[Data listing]
===
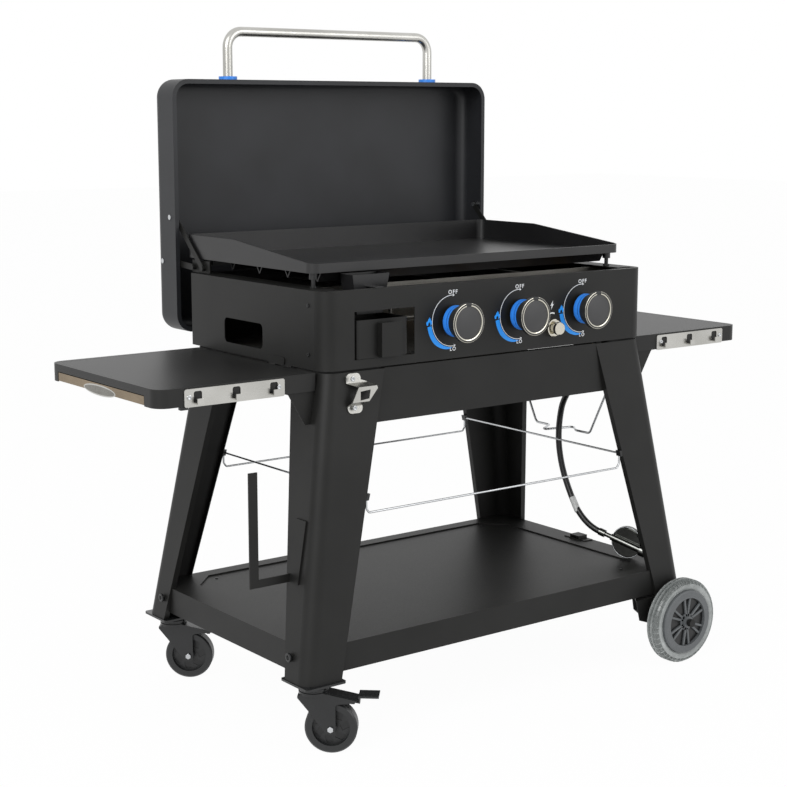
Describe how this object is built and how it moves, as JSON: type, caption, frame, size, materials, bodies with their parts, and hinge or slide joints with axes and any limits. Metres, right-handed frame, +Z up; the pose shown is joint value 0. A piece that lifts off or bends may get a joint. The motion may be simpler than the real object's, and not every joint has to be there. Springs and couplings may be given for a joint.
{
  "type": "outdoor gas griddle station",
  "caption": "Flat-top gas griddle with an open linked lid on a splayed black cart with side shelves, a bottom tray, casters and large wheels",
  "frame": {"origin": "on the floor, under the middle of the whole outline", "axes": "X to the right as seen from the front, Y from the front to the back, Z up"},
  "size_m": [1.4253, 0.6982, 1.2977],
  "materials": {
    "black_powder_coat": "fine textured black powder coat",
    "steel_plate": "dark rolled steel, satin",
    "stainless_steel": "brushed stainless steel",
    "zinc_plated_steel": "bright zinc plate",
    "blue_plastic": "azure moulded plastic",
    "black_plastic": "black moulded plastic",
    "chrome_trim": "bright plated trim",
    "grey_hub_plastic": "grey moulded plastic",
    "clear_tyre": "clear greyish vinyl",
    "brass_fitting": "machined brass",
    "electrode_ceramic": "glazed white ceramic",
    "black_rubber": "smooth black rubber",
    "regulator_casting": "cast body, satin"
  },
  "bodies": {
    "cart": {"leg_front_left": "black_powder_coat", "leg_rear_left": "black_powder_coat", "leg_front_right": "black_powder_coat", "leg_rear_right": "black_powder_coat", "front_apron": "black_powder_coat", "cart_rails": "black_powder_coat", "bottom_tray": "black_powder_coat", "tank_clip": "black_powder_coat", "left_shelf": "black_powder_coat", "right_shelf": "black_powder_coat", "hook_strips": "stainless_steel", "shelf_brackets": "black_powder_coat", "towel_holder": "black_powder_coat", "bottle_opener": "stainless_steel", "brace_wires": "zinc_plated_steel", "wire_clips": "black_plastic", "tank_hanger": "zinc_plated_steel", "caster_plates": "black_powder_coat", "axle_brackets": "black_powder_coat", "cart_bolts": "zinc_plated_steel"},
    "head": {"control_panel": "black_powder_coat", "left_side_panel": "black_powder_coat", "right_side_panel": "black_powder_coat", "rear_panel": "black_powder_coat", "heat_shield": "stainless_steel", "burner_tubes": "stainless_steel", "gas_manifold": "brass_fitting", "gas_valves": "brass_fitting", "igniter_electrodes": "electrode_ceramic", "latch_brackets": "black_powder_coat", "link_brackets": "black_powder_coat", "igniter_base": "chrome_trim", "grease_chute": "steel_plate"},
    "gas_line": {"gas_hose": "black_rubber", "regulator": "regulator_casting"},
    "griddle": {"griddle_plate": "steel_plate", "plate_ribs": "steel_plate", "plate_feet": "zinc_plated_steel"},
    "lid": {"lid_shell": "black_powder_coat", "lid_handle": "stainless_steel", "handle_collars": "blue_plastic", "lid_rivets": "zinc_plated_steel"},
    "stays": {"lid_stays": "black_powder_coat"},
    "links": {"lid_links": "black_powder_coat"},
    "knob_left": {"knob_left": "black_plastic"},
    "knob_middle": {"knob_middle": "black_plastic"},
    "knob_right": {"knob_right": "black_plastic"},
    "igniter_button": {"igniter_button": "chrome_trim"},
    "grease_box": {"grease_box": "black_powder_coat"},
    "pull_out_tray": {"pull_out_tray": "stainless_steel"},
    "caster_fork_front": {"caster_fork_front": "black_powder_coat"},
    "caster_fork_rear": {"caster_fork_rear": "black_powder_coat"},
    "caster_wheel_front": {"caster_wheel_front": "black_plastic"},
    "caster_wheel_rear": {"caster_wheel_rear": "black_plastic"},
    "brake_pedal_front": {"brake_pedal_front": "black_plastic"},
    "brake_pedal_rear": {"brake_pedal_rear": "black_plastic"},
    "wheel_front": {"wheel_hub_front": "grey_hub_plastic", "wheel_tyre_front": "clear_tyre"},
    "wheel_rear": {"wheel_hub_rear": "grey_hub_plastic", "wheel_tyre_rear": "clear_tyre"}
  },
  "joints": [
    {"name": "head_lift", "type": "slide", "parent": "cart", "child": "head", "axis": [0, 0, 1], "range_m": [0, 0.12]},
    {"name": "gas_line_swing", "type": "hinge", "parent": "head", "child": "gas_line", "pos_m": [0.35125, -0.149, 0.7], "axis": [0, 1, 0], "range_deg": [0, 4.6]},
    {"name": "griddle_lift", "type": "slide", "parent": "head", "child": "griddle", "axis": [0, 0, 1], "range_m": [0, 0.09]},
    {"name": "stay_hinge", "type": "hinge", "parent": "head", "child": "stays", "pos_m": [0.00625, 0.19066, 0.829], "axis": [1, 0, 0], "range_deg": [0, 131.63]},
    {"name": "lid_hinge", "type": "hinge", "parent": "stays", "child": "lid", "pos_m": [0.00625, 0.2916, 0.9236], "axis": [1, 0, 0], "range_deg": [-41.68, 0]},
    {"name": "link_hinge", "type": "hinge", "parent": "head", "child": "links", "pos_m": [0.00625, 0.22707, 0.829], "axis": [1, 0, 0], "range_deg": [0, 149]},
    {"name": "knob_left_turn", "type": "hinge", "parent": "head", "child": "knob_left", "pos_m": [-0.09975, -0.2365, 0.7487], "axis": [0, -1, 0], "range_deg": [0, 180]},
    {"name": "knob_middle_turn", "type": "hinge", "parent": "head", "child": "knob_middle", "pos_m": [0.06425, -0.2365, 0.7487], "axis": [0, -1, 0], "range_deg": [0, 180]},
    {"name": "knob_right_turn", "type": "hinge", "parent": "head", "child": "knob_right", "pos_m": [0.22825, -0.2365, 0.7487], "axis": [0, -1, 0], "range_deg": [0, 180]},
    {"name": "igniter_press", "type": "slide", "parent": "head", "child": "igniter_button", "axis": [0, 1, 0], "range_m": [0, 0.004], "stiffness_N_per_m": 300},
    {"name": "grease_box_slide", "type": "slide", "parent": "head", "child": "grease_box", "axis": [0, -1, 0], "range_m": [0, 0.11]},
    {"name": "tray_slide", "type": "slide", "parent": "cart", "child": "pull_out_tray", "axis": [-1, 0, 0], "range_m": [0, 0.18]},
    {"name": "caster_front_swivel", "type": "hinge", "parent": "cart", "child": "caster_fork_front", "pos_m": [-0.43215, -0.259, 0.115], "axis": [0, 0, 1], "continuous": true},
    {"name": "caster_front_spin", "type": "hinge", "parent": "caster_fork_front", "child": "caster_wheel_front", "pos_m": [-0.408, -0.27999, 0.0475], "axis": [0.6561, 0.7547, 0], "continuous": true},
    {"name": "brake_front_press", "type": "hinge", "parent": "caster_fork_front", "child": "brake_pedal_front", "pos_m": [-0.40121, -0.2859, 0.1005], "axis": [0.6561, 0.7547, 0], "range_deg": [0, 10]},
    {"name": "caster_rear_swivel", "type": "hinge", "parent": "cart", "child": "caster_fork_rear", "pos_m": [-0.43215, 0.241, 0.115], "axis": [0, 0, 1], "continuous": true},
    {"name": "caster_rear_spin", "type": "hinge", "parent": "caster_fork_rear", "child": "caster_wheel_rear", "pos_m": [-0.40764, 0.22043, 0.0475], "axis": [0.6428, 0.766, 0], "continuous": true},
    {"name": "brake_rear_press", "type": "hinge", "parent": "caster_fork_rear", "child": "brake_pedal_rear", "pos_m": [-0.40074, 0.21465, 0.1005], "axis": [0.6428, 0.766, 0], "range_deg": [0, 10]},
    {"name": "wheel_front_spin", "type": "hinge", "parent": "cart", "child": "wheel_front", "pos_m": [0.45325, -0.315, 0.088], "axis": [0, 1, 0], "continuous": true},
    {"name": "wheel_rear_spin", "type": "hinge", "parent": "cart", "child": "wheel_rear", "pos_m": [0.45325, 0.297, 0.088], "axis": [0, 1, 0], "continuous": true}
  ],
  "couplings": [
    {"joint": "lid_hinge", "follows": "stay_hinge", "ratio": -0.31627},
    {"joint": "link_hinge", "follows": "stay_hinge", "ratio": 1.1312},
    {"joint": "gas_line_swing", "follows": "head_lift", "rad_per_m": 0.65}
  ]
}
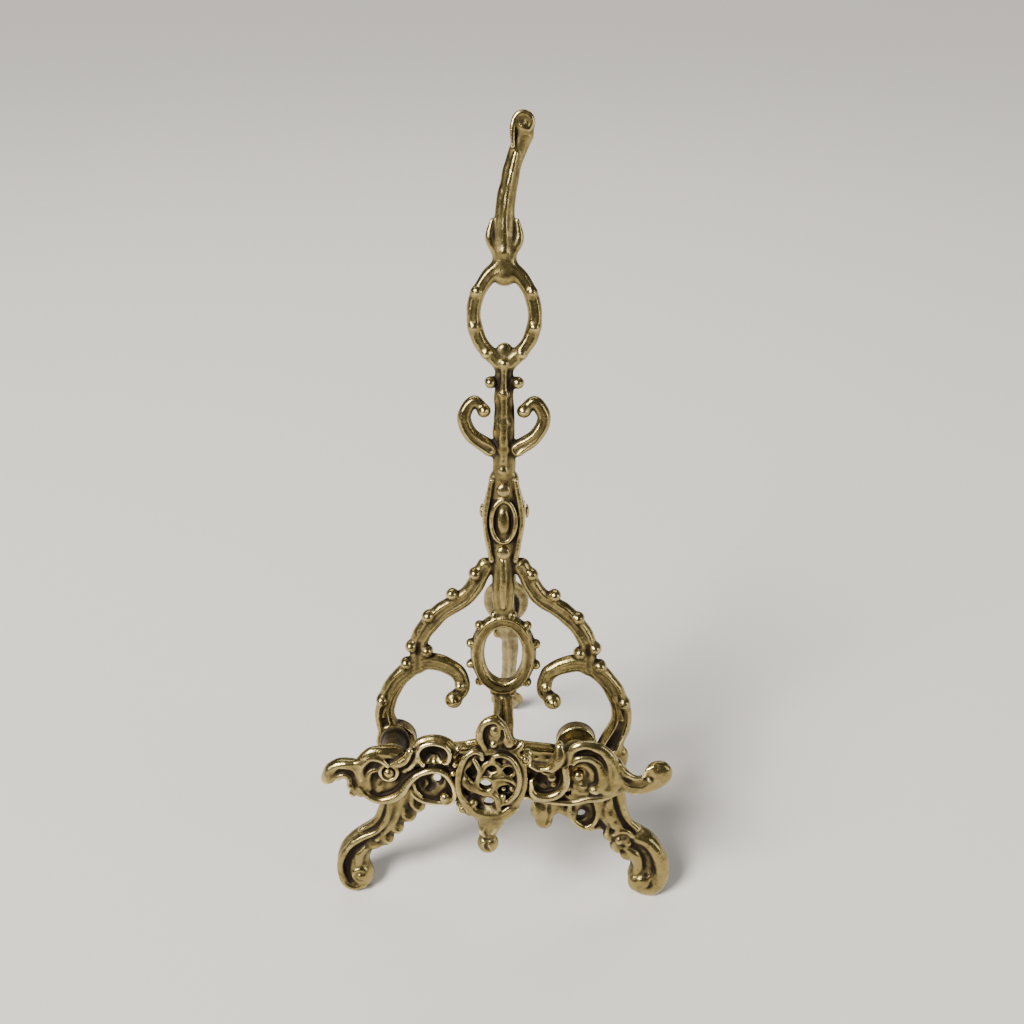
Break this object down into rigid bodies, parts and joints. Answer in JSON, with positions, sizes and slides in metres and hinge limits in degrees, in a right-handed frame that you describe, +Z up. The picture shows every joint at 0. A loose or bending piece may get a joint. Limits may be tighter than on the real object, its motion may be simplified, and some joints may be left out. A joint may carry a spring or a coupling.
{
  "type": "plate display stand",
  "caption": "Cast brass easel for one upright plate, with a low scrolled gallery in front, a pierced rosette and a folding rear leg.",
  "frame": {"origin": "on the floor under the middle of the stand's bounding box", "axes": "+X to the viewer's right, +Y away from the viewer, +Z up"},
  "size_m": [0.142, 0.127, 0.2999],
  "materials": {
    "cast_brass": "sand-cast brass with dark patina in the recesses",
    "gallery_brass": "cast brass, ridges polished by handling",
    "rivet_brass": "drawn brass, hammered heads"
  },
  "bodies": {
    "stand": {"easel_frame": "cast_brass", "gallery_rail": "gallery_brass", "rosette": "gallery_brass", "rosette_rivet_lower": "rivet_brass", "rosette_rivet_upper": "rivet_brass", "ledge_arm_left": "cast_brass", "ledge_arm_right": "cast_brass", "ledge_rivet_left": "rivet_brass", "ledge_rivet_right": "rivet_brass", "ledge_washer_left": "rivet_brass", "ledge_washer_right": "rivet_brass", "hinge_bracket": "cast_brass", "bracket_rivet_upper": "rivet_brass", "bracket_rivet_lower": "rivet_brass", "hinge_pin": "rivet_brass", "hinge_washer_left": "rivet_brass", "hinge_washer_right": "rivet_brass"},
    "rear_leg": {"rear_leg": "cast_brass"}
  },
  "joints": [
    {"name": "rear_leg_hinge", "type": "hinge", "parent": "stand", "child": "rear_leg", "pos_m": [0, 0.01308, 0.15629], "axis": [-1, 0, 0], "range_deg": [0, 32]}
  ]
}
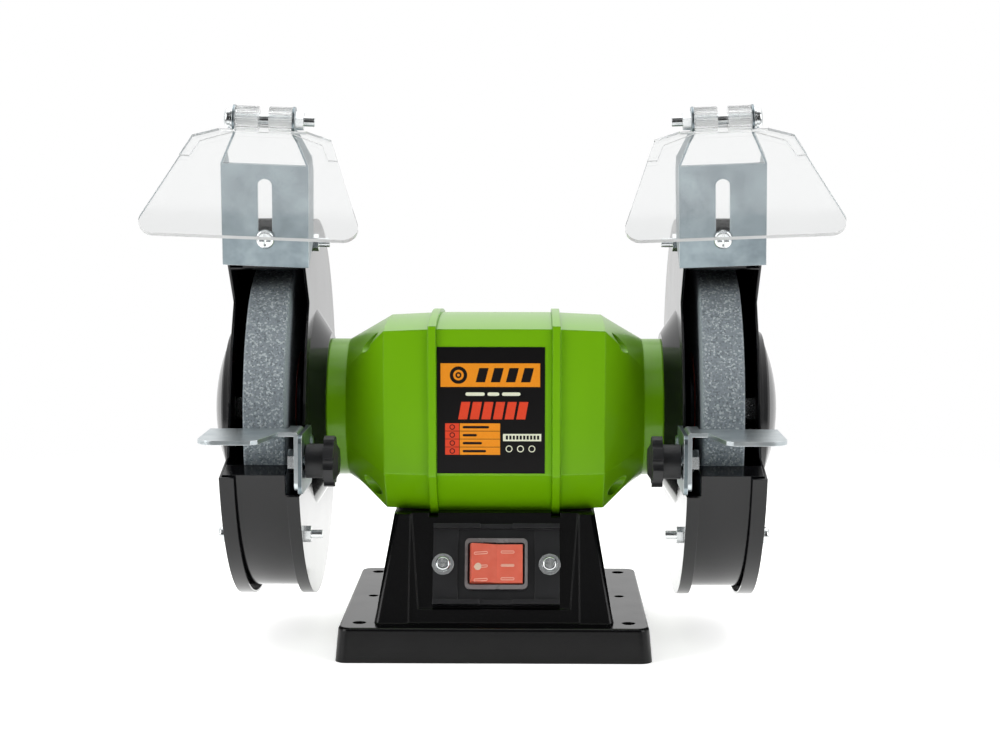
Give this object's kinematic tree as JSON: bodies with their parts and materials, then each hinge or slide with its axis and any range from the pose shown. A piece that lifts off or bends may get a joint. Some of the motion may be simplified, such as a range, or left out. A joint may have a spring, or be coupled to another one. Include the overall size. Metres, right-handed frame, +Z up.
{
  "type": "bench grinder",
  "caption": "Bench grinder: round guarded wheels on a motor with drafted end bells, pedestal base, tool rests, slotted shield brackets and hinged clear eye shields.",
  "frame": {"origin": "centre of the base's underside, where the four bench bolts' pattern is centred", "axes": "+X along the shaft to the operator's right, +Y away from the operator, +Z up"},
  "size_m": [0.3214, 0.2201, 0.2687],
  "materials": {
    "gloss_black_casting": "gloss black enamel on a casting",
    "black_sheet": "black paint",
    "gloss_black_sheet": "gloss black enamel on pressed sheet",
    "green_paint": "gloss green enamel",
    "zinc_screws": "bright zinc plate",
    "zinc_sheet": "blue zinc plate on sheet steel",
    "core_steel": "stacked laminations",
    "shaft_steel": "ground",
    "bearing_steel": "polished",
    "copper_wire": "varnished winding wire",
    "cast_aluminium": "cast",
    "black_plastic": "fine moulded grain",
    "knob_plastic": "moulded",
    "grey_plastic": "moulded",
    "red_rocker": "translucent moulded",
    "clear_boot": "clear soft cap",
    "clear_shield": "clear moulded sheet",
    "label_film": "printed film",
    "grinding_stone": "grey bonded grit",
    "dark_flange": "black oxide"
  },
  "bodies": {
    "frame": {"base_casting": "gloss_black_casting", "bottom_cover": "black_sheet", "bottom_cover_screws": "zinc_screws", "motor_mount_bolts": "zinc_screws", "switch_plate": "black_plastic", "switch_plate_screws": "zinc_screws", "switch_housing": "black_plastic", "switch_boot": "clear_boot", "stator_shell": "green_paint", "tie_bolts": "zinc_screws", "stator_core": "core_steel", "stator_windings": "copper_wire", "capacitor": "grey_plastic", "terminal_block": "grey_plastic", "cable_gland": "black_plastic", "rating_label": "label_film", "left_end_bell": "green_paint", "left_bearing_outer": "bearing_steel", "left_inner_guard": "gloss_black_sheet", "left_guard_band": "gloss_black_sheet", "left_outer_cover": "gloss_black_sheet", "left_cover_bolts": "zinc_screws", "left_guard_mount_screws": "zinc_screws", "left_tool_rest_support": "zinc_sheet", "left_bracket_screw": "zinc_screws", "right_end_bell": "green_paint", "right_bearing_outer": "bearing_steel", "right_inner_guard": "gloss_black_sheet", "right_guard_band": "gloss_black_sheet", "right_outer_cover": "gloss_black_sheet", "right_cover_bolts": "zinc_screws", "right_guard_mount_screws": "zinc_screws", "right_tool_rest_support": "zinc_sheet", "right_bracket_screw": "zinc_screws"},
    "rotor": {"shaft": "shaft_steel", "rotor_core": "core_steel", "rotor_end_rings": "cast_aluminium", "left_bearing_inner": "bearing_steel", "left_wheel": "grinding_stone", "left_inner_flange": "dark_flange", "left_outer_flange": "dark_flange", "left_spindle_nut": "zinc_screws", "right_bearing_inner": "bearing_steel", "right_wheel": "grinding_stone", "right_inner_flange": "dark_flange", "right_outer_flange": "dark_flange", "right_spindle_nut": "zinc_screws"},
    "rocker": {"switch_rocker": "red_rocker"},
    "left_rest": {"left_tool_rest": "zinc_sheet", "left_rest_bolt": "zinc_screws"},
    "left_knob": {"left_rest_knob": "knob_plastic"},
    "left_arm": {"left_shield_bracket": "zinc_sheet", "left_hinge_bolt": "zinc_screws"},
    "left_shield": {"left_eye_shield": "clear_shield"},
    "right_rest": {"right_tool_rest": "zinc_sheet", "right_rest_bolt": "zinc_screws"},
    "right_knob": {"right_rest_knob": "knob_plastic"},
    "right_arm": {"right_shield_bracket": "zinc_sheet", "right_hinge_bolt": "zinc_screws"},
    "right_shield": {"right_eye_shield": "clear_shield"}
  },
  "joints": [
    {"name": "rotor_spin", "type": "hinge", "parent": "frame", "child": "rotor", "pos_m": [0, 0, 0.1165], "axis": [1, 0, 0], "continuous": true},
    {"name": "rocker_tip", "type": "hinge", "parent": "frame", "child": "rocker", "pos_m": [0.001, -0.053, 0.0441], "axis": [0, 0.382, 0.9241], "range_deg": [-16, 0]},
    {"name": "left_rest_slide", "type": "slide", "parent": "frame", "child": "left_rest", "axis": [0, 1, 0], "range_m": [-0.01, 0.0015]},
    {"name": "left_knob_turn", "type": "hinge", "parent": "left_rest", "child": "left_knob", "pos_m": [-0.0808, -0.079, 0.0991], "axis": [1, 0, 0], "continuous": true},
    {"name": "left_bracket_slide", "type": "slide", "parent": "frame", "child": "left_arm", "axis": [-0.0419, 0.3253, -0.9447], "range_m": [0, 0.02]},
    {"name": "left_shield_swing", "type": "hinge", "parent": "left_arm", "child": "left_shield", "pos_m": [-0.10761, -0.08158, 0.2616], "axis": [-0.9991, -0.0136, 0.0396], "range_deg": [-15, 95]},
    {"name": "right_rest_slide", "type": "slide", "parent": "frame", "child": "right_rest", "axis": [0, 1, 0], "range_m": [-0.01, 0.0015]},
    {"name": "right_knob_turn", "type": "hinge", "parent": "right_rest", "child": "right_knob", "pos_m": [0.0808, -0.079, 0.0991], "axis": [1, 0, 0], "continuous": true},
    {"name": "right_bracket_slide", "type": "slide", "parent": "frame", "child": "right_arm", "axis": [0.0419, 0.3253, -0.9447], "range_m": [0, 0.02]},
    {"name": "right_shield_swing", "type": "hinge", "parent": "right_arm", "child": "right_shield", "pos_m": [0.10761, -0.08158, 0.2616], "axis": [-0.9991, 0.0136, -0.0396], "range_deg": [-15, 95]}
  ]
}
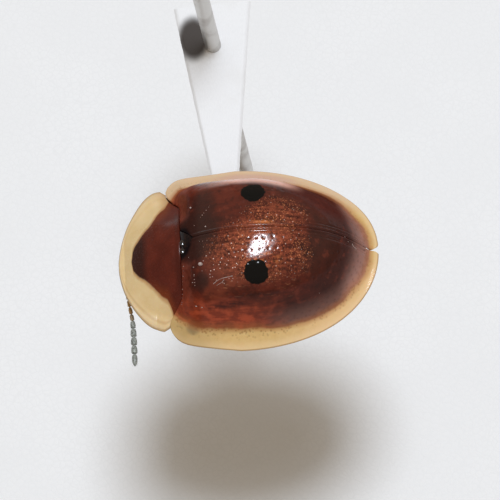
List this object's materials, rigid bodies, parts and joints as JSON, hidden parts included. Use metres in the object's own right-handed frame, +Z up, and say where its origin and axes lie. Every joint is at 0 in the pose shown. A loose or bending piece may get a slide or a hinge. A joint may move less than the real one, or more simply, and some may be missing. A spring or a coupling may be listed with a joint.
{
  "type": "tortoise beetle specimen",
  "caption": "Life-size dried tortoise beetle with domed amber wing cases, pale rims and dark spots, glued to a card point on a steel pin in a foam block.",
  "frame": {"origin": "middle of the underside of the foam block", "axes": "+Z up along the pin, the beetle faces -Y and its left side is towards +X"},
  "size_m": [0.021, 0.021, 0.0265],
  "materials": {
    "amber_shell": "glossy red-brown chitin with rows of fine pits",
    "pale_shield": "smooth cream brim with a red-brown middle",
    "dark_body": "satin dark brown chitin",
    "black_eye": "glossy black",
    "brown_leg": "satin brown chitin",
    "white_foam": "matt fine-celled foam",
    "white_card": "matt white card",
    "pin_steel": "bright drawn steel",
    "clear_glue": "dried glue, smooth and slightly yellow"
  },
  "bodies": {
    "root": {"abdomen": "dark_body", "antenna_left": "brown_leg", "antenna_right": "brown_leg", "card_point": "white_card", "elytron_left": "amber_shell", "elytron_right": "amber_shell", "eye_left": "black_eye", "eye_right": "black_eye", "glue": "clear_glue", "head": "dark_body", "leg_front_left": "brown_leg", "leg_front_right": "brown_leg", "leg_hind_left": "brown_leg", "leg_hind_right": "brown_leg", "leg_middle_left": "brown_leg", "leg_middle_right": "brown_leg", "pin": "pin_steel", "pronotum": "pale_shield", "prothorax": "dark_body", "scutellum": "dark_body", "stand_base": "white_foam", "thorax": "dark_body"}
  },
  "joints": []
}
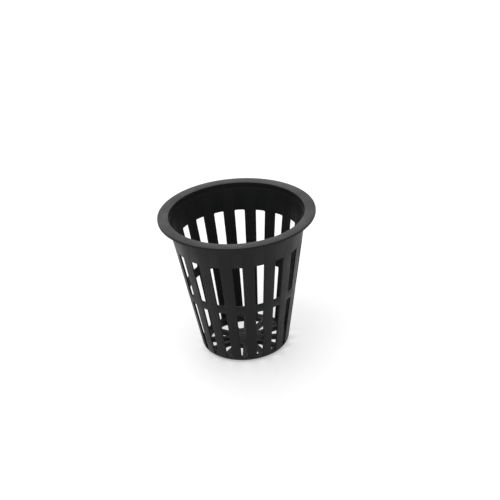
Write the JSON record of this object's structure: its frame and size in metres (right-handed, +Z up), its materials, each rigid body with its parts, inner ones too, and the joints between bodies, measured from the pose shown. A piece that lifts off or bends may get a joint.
===
Written instruction:
Identify every line holding the word "where" and copy it out.

Written solution:
  "frame": {"origin": "centre of the base's underside, where the four bench bolts' pattern is centred", "axes": "+X along the shaft to the operator's right, +Y away from the operator, +Z up"},
List this object's materials, rigid bodies, parts and joints as JSON, hidden parts included. Use metres in the object's own right-handed frame, +Z up, and say where its origin and axes lie. Every joint is at 0 in the pose shown. A loose or bending piece may get a slide or a hinge. A joint may move less than the real one, or more simply, and some may be missing. A spring or a coupling may be listed with a joint.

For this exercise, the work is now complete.